---- Data lines

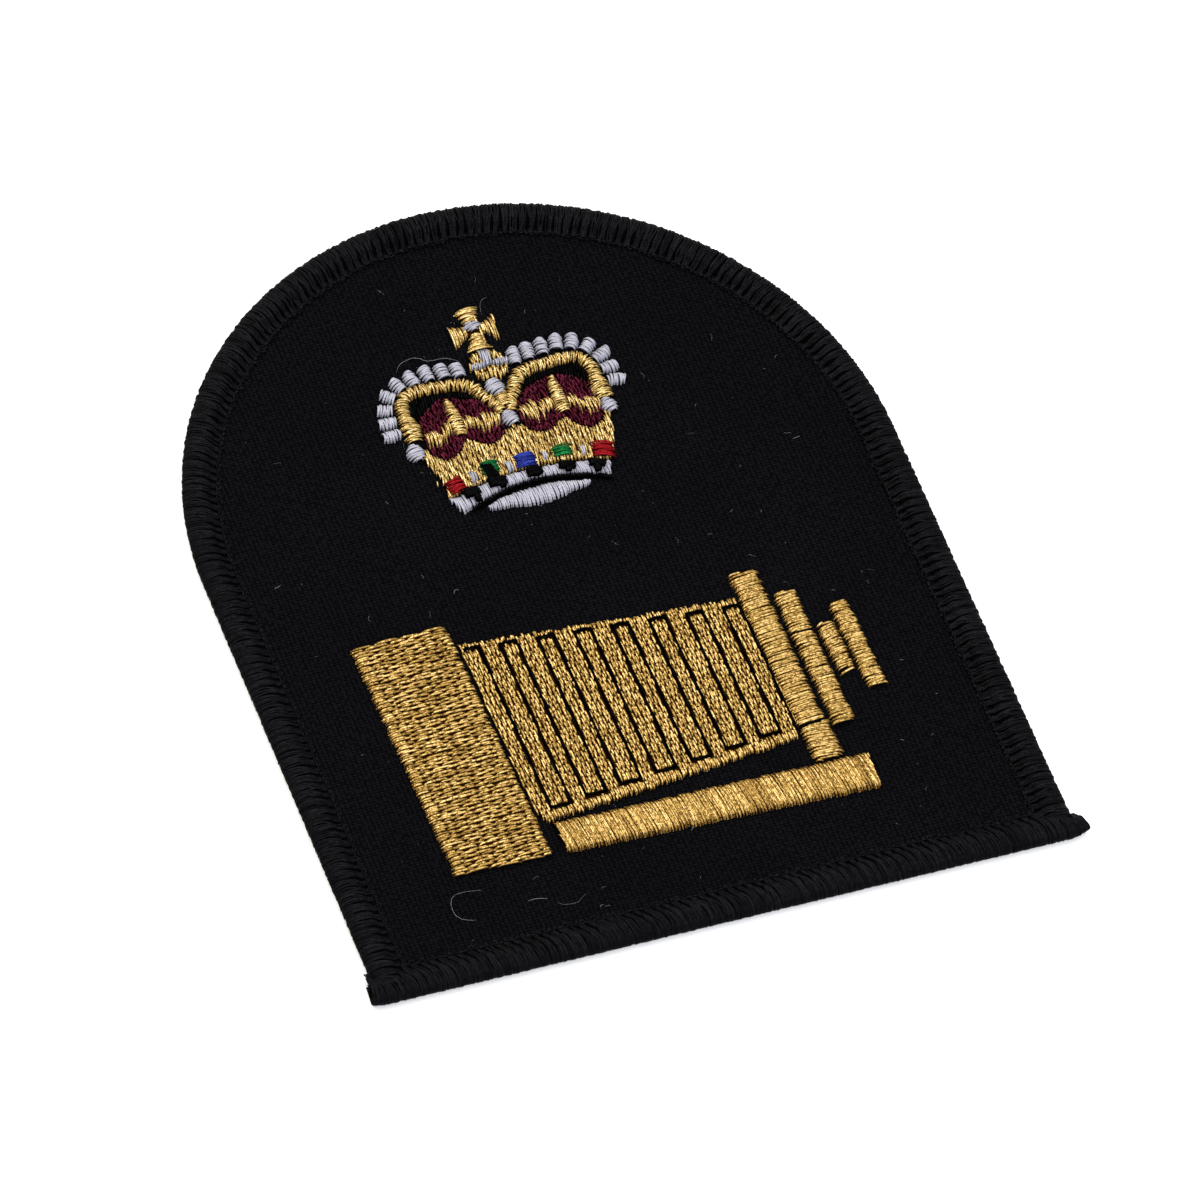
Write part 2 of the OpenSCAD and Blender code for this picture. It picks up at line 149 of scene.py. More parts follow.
def lightStudio():
    addSoftbox("keySoftbox", (-0.55, 0.75, 1.05), 0.6, 17.0, "#fffaf2")
    addSoftbox("fillSoftbox", (0.35, -0.95, 0.9), 0.9, 14.0, "#f8f9ff")
    addSoftbox("topSoftbox", (0.0, 0.0, 1.7), 1.6, 14.0, "#ffffff")
    world = bpy.data.worlds.new("studioAir")
    bpy.context.scene.world = world
    add = openNodes(world)
    sky = add("ShaderNodeBackground", {"Color": linear("#f2f4f8"), "Strength": 0.6})
    add("ShaderNodeOutputWorld", {"Surface": sky})
    bpy.context.scene.view_settings.view_transform = "Standard"


def layFloor():
    reach = 6.0
    mesh = bpy.data.meshes.new("floor")
    corners = [(x * reach, y * reach, 0) for x, y in ((-1, -1), (1, -1), (1, 1), (-1, 1))]
    mesh.from_pydata(corners, [], [(0, 1, 2, 3)])
    floor = newObject("floor", mesh)
    floor.location.z = cadBox[0].z - 0.02 * mm
    material, add = openMaterial("paleStudioCard")
    closeMaterial(add, {"Base Color": linear("#fbfbfa"), "Roughness": 0.9, "Specular IOR Level": 0.2})
    mesh.materials.append(material)


placeCamera()
lightStudio()
layFloor()
print("camera, light and floor are set")


# Materials: dyed threads and the ground cloth

def dyedThread(name, slot, dark, body, bright, roughness=0.5, metallic=0.0, specular=0.1, fleck=0.4,
               side=0.5):
    # a thread is its material and the name of its CAD slot, which this script gives to no piece; fleck is how
    # deep its streaks are, side how bright it stays down its sides
    material, add = openMaterial(name)
    tone, along, around, strand = [add("ShaderNodeAttribute", attribute_name=word).outputs["Fac"]
                                   for word in ("tone", "along", "around", "strand")]
    # the two plies wind round each other once in about 0.7 mm
    laid = add("DIVIDE", (along, 0.7 * mm))
    wound = add("ADD", (laid, around))
    angle = add("MULTIPLY", (wound, 4 * math.pi))
    ply = add("SINE", (angle,))
    # the light breaks up along each thread in streaks about a third of a millimetre long
    length = add("DIVIDE", (along, 0.33 * mm))
    place = add("ShaderNodeCombineXYZ", (length, strand, around))
    noise = add("ShaderNodeTexNoise", {"Vector": place, "Scale": 1.0, "Detail": 2.0}).outputs["Fac"]
    streak = {"Value": noise, "From Min": 0.38, "From Max": 0.56, "To Min": 1.0 - fleck, "To Max": 1.0}
    streak = add("ShaderNodeMapRange", streak)
    # the streaks are painted into the colour: painted glints along each thread with darker breaks between
    # them
    shade = add("MULTIPLY", (tone, streak))
    # each thread is darker down its sides, where its neighbours shade it
    normal = add("ShaderNodeNewGeometry").outputs["Normal"]
    upward = add("ShaderNodeSeparateXYZ", (normal,)).outputs["Z"]
    flank = {"Value": upward, "From Min": 0.25, "From Max": 0.95, "To Min": side, "To Max": 1.0}
    flank = add("ShaderNodeMapRange", flank)
    shade = add("MULTIPLY", (shade, flank))
    # the plies' twist also paints a faint highlight and shade along each thread
    shade = add("MULTIPLY_ADD", (ply, 0.06, shade))
    # the ramp runs from dark, the thread's colour in painted shade, through body, its own colour, to bright,
    # its colour in painted highlight
    ramp = add("ShaderNodeValToRGB", (shade,))
    stops = ramp.color_ramp.elements
    stops[0].position, stops[0].color = 0.08, linear(dark)
    stops[1].position, stops[1].color = 1.0, linear(bright)
    stops.new(0.55).color = linear(body)
    bump = add("ShaderNodeBump", {"Height": ply, "Strength": 0.4, "Distance": 0.05 * mm})
    gloss = add("MULTIPLY", (shade, specular))
    closeMaterial(add, {"Base Color": ramp, "Normal": bump, "Roughness": roughness, "Metallic": metallic,
                        "Specular IOR Level": gloss})
    return material, slot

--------

■ **Given problem**
Begin with the first line of the data above and, please, print each line exactly until you have printed the line containing "# Materials: dyed"; print nothing else.

■ **Output below**
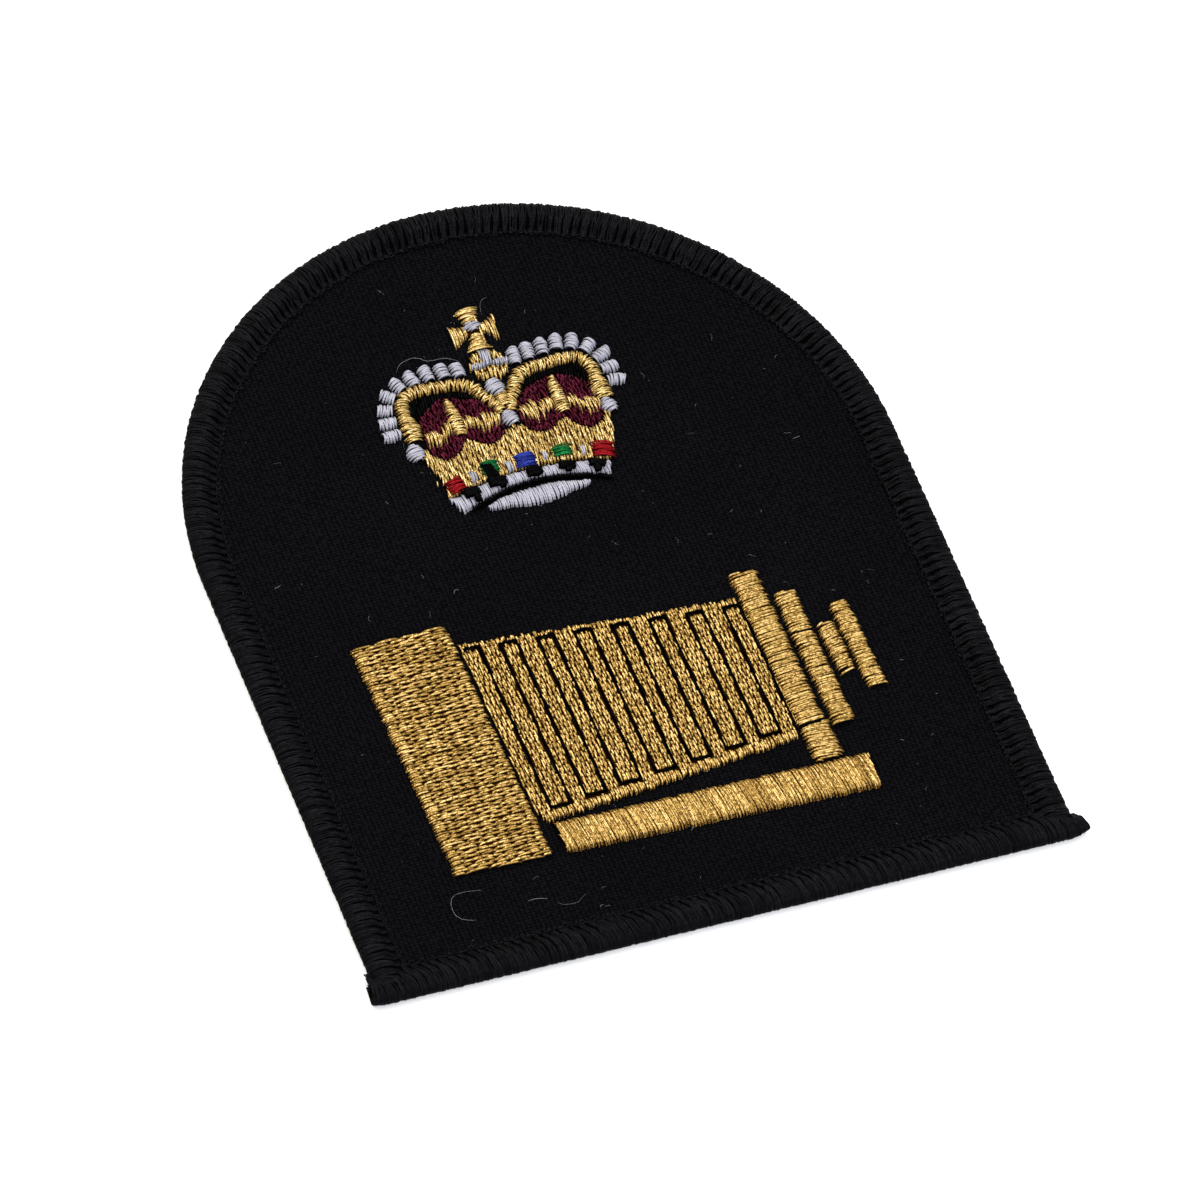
Write part 2 of the OpenSCAD and Blender code for this picture. It picks up at line 149 of scene.py. More parts follow.
def lightStudio():
    addSoftbox("keySoftbox", (-0.55, 0.75, 1.05), 0.6, 17.0, "#fffaf2")
    addSoftbox("fillSoftbox", (0.35, -0.95, 0.9), 0.9, 14.0, "#f8f9ff")
    addSoftbox("topSoftbox", (0.0, 0.0, 1.7), 1.6, 14.0, "#ffffff")
    world = bpy.data.worlds.new("studioAir")
    bpy.context.scene.world = world
    add = openNodes(world)
    sky = add("ShaderNodeBackground", {"Color": linear("#f2f4f8"), "Strength": 0.6})
    add("ShaderNodeOutputWorld", {"Surface": sky})
    bpy.context.scene.view_settings.view_transform = "Standard"


def layFloor():
    reach = 6.0
    mesh = bpy.data.meshes.new("floor")
    corners = [(x * reach, y * reach, 0) for x, y in ((-1, -1), (1, -1), (1, 1), (-1, 1))]
    mesh.from_pydata(corners, [], [(0, 1, 2, 3)])
    floor = newObject("floor", mesh)
    floor.location.z = cadBox[0].z - 0.02 * mm
    material, add = openMaterial("paleStudioCard")
    closeMaterial(add, {"Base Color": linear("#fbfbfa"), "Roughness": 0.9, "Specular IOR Level": 0.2})
    mesh.materials.append(material)


placeCamera()
lightStudio()
layFloor()
print("camera, light and floor are set")


# Materials: dyed threads and the ground cloth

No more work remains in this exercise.